WHAT YOU HAVE TO DO — In the entries below, which lines run from the one containing "Keep writing the" to the one containing "return share, np.linalg.norm(away, axis=-1)"? Copy exactly those lines, ends included, and no others.

━━━ RECORDS SUPPLIED ━━━

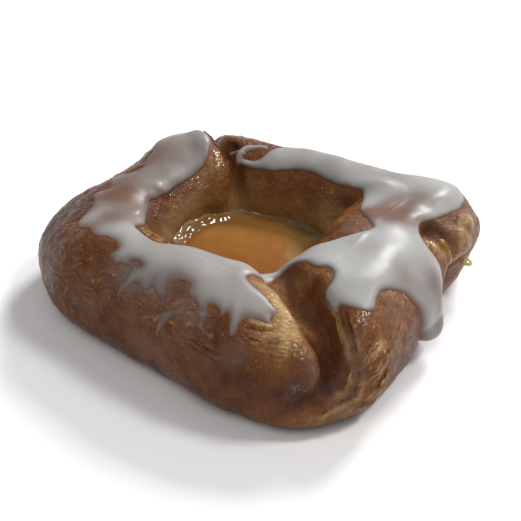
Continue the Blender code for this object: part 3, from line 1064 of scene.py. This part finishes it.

━━━
━━━ RECORDS SUPPLIED ━━━

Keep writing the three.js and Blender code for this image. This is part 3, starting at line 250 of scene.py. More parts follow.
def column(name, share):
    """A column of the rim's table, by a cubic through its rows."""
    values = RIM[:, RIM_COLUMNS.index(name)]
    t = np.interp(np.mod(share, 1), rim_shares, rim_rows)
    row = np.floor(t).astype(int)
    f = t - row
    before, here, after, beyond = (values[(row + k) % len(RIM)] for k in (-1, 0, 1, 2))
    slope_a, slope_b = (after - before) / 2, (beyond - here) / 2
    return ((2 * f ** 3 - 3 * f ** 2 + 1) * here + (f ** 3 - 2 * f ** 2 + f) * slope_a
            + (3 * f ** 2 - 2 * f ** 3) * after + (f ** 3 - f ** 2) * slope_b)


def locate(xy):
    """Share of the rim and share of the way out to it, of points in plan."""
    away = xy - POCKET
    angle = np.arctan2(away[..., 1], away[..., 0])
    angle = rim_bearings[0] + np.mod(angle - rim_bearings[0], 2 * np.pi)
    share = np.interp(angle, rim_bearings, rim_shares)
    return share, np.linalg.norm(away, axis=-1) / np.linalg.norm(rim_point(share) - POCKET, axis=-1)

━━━

REPLY —
Keep writing the three.js and Blender code for this image. This is part 3, starting at line 250 of scene.py. More parts follow.
def column(name, share):
    """A column of the rim's table, by a cubic through its rows."""
    values = RIM[:, RIM_COLUMNS.index(name)]
    t = np.interp(np.mod(share, 1), rim_shares, rim_rows)
    row = np.floor(t).astype(int)
    f = t - row
    before, here, after, beyond = (values[(row + k) % len(RIM)] for k in (-1, 0, 1, 2))
    slope_a, slope_b = (after - before) / 2, (beyond - here) / 2
    return ((2 * f ** 3 - 3 * f ** 2 + 1) * here + (f ** 3 - 2 * f ** 2 + f) * slope_a
            + (3 * f ** 2 - 2 * f ** 3) * after + (f ** 3 - f ** 2) * slope_b)


def locate(xy):
    """Share of the rim and share of the way out to it, of points in plan."""
    away = xy - POCKET
    angle = np.arctan2(away[..., 1], away[..., 0])
    angle = rim_bearings[0] + np.mod(angle - rim_bearings[0], 2 * np.pi)
    share = np.interp(angle, rim_bearings, rim_shares)
    return share, np.linalg.norm(away, axis=-1) / np.linalg.norm(rim_point(share) - POCKET, axis=-1)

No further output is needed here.